By default, BlockTick is set to 0 and is ignored. This causes the blocker to fill up its internal queue of data to BlockSize items before flushing them to the stream.
func BufferToWriter ¶
func BufferToWriter(w io.Writer) WriterSetter
BufferToWriter specifies which io.Writer is the target of the Writer stream, and creates a bufio.Writer around that io.Writer. It is invalid to specify both BufferToWriter and ToWriter. Exactly one of these must be called for a given Writer initialization.
func Compression ¶
func Compression(someCompressionCodec string) WriterSetter
Compression is used to set the compression codec of a new Writer instance.
func Sync ¶
func Sync(someSync []byte) WriterSetter
Sync is used to set the sync marker bytes of a new instance. It checks to ensure the byte slice is 16 bytes long, but does not check that it has been set to something other than the zero value. Usually you can elide the `Sync` call and allow it to create a random byte sequence.
func ToWriter ¶
func ToWriter(w io.Writer) WriterSetter
ToWriter specifies which io.Writer is the target of the Writer stream. It is invalid to specify both BufferToWriter and ToWriter.

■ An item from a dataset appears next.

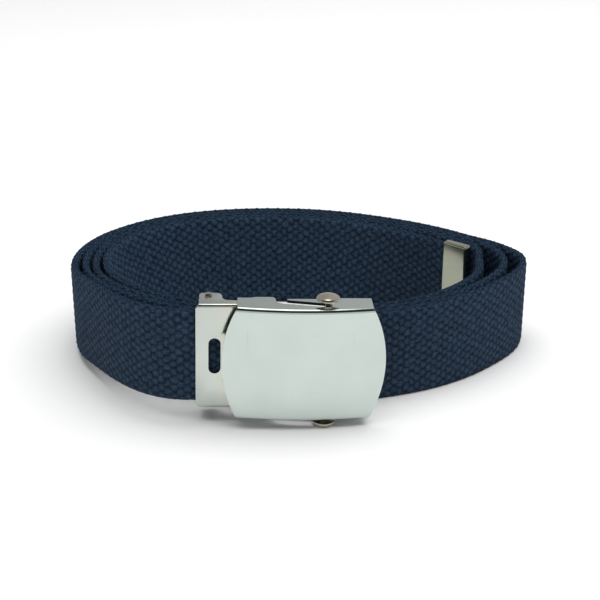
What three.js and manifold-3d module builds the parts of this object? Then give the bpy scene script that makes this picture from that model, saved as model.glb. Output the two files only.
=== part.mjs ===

Exactly one of these must be called for a given Writer initialization.
func UseCodec ¶
func UseCodec(codec Codec) WriterSetter
UseCodec specifies that a Writer should reuse an existing Codec rather than creating a new one, needlessly recompling the same schema.
func WriterSchema ¶
func WriterSchema(someSchema string) WriterSetter
WriterSchema is used to set the Avro schema of a new instance. If a codec has already been compiled for the schema, it is faster to use the UseCodec method instead of WriterSchema.